Copy every line with the string "axes" in it.

[SUPPLIED RECORDS]:
·····

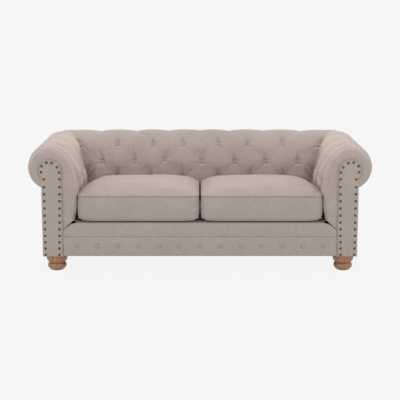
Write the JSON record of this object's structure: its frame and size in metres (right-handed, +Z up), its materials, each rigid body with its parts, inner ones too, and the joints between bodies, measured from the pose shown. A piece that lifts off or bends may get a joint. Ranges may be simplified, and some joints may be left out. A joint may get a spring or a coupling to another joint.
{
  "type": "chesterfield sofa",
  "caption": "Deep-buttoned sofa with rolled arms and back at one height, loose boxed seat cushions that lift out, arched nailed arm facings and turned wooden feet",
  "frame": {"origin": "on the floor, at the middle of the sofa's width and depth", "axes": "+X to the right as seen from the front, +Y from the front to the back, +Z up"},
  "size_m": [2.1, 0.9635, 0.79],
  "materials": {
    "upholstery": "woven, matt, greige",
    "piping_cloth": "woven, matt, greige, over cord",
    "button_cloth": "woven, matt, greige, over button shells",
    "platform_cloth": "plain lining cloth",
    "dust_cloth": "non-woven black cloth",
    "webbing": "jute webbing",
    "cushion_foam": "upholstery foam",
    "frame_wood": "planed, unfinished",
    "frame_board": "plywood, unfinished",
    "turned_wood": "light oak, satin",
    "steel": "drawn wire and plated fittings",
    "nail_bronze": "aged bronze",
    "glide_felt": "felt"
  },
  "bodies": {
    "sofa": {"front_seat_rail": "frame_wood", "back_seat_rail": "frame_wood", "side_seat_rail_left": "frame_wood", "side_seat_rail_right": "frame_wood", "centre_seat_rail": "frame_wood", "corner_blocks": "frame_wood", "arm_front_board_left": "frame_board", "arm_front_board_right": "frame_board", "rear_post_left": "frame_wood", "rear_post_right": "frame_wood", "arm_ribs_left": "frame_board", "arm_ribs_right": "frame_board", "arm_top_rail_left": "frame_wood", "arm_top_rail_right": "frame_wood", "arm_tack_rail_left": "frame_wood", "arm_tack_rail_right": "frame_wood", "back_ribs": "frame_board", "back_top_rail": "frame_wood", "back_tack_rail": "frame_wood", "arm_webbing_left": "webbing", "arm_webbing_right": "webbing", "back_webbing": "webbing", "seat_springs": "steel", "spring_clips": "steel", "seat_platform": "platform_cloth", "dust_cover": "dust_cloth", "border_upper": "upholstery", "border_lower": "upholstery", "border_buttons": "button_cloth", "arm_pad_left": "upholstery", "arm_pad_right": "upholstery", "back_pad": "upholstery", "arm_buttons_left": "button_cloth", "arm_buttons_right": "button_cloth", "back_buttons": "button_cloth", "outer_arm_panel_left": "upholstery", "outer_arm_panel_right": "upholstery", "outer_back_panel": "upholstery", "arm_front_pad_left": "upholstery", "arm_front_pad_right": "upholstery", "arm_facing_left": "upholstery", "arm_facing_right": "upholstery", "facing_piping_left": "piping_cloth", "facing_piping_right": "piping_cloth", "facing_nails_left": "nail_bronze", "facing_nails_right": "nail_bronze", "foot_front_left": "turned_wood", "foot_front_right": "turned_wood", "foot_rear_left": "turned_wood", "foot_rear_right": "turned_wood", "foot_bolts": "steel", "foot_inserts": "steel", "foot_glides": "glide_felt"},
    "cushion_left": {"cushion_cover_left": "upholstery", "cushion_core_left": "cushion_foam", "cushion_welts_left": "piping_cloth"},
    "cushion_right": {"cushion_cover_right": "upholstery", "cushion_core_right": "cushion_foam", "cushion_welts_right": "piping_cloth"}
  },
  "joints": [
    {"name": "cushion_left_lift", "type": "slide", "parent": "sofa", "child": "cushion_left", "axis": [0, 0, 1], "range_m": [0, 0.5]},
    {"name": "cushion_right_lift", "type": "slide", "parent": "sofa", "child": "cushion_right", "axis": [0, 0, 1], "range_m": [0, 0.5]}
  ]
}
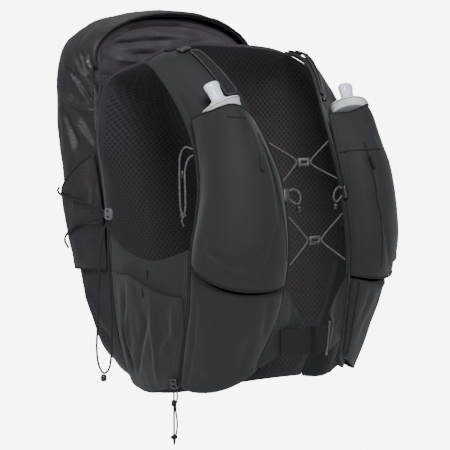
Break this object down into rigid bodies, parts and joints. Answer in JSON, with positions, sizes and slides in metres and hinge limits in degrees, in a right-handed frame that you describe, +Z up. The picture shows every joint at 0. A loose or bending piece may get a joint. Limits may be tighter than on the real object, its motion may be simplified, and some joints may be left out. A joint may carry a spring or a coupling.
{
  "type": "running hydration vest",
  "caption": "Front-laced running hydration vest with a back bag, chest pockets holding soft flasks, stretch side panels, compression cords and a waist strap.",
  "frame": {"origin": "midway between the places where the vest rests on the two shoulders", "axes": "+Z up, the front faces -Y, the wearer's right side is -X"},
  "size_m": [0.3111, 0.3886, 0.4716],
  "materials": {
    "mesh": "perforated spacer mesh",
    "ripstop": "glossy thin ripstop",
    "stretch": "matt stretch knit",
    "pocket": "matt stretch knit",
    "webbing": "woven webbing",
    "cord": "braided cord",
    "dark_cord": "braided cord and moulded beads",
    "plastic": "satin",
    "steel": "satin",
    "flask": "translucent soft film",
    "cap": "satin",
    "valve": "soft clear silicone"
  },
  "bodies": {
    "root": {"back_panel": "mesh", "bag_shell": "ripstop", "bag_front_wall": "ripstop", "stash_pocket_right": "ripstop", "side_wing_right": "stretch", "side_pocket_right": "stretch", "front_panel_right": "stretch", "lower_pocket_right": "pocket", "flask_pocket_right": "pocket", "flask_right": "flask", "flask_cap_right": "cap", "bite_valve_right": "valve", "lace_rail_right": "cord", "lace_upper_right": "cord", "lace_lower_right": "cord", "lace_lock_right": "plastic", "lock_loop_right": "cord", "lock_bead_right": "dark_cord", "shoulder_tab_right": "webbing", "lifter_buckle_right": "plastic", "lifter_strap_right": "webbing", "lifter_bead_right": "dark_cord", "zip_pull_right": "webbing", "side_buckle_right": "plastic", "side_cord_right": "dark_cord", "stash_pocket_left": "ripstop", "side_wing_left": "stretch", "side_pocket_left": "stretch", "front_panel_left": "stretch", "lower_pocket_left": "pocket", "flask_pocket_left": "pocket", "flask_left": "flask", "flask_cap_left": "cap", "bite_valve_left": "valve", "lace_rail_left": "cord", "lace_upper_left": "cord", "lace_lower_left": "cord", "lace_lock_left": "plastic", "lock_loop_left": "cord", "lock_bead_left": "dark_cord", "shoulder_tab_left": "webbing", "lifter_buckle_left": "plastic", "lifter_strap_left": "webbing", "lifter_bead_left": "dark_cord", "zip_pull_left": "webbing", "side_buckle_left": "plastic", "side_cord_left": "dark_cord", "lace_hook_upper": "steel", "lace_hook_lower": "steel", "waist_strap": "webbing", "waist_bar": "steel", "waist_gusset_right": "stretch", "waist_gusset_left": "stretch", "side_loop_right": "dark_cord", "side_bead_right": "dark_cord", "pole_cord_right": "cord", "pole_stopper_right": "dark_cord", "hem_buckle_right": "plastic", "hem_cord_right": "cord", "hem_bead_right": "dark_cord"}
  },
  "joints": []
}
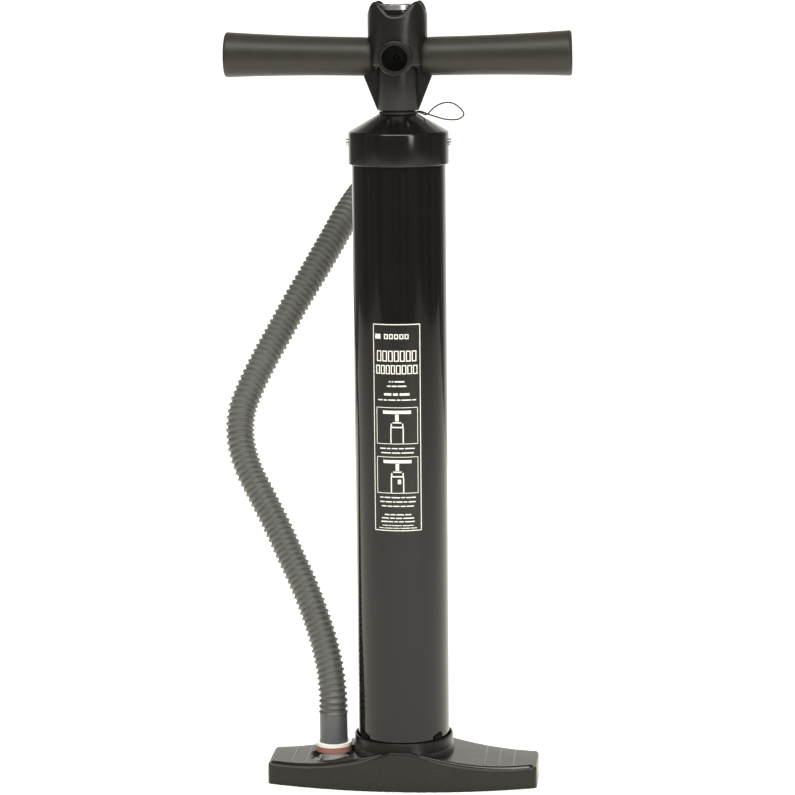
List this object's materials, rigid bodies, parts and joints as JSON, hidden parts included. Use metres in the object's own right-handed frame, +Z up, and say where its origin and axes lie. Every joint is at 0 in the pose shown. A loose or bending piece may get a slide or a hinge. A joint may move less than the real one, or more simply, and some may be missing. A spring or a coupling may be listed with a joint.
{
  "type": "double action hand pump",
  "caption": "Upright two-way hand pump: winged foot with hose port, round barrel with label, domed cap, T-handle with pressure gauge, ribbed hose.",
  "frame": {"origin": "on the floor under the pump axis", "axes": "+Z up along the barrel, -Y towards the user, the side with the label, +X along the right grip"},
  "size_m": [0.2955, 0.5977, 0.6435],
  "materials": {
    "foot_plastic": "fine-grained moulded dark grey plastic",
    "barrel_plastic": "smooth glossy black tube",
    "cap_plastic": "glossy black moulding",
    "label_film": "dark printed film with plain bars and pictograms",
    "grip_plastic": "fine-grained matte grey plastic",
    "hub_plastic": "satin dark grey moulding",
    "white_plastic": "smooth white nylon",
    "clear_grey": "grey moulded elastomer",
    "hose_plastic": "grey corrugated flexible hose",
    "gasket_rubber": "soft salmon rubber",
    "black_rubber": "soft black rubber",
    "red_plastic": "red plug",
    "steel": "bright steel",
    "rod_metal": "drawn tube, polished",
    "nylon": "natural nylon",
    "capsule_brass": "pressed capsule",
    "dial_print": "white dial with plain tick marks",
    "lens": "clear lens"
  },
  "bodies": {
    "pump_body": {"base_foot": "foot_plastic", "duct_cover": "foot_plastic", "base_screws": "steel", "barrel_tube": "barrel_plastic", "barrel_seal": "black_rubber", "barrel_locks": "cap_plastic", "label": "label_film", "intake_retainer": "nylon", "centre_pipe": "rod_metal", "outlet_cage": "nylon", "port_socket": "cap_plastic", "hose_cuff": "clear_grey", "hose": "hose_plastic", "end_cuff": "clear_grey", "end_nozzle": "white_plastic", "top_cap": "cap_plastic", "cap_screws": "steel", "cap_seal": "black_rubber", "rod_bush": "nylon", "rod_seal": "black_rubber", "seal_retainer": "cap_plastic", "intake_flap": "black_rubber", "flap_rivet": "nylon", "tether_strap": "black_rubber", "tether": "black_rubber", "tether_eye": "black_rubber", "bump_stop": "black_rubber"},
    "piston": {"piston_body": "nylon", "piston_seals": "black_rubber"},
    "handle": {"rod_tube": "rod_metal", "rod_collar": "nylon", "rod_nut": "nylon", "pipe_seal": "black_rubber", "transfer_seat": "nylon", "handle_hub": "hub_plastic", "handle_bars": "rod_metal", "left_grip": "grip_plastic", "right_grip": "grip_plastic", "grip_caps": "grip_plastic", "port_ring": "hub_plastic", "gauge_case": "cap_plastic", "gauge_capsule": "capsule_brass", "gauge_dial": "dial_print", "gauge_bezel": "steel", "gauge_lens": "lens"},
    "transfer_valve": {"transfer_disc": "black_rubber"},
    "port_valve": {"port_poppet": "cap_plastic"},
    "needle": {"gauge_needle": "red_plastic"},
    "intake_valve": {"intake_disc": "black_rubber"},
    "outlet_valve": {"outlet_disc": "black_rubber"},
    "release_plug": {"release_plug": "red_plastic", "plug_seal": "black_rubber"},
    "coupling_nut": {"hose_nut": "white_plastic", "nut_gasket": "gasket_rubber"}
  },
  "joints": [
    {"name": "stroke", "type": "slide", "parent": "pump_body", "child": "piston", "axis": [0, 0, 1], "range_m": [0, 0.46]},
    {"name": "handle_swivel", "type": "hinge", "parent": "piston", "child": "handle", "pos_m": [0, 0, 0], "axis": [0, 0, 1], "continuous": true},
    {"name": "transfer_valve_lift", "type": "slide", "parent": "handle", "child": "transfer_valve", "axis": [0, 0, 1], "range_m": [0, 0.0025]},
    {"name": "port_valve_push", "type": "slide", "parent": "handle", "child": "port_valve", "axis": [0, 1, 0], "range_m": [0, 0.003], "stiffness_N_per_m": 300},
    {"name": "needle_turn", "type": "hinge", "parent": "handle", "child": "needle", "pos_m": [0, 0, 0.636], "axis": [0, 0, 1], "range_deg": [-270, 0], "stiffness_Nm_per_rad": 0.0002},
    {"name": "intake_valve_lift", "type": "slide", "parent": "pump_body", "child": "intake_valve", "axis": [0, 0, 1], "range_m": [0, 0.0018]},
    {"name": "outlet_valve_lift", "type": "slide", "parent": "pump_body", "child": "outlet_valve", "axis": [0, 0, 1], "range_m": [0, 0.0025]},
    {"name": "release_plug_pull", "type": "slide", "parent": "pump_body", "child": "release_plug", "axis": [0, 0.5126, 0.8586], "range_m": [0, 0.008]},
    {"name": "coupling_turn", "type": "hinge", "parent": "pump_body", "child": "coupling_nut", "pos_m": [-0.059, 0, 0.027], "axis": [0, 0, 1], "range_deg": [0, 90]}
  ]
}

·····

[ANSWER]:
  "frame": {"origin": "on the floor, at the middle of the sofa's width and depth", "axes": "+X to the right as seen from the front, +Y from the front to the back, +Z up"},
  "frame": {"origin": "midway between the places where the vest rests on the two shoulders", "axes": "+Z up, the front faces -Y, the wearer's right side is -X"},
List this object's materials, rigid bodies, parts and joints as JSON, hidden parts included. Use metres in the object's own right-handed frame, +Z up, and say where its origin and axes lie. Every joint is at 0 in the pose shown. A loose or bending piece may get a slide or a hinge. A joint may move less than the real one, or more simply, and some may be missing. A spring or a coupling may be listed with a joint.
  "frame": {"origin": "on the floor under the pump axis", "axes": "+Z up along the barrel, -Y towards the user, the side with the label, +X along the right grip"},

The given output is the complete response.